Lovely watch and very much in demand just now. Longines just re-issued this watch, which has spurred demand for the classic. I'd be very interested if you decide to sell.


----------



## Stuart Davies (Jan 13, 2008)

Hi X-diver. Fantastic watch! - such a shame you don't want to keep it in the family but some lucky so and so will have a VERY desirable watch for their collection.

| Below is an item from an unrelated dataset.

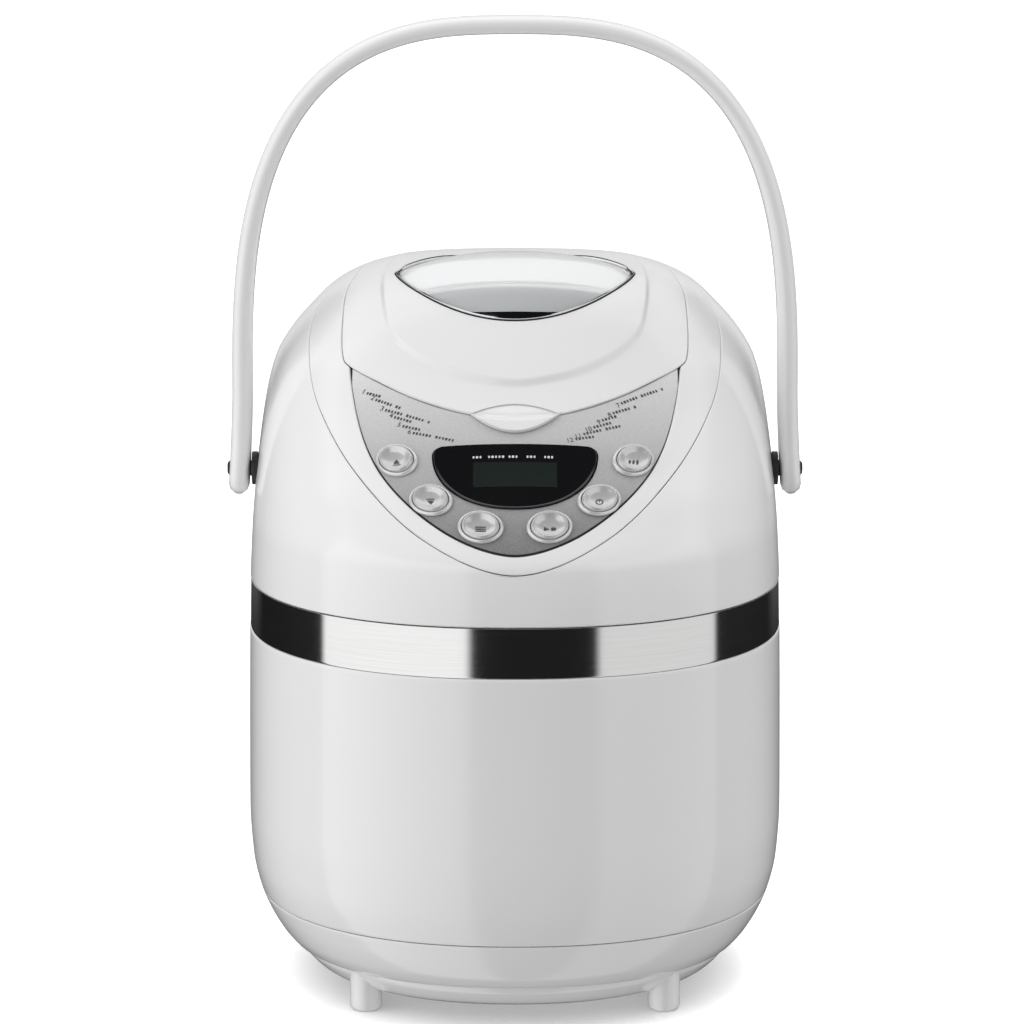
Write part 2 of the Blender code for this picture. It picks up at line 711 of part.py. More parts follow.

I'm not going to influence you on any sale price but do some research of current maket value - i think you'll be VERY VERY happy 

As has already been mentioned Longines have re-issued this watch earlier this year but it is like rocking horse poo to find in the UK. Here is an image taken from the Longines caterlogue - they retail for Â£1100 in the UK










Good luck - S


----------



## x-diver (Nov 2, 2008)

many thanks to all that have responded to my post. I'm now not sure if I should hang on to it instead of selling it. I did'nt realize it was a desirable item it was just a workhorse for me. I'll think about it.


----------



## pauluspaolo (Feb 24, 2003)

Unless you desperately need the money then I think you'd regret it if you sold it - I'd certainly keep it if it were mine - lovely watch & just think how much you'd have to shell out if you sold it, regretted it & bought another (if you managed to find one)


----------



## Guest (Nov 4, 2008)

pauluspaolo said:


> Unless you desperately need the money then I think you'd regret it if you sold it - I'd certainly keep it if it were mine - lovely watch & just think how much you'd have to shell out if you sold it, regretted it & bought another (if you managed to find one)


Good point well made, save it for a rainy day. It's only going to appreciate in value.


----------



## Guest (Nov 23, 2008)

Cracking diver ,keep it mate you only regret it later


----------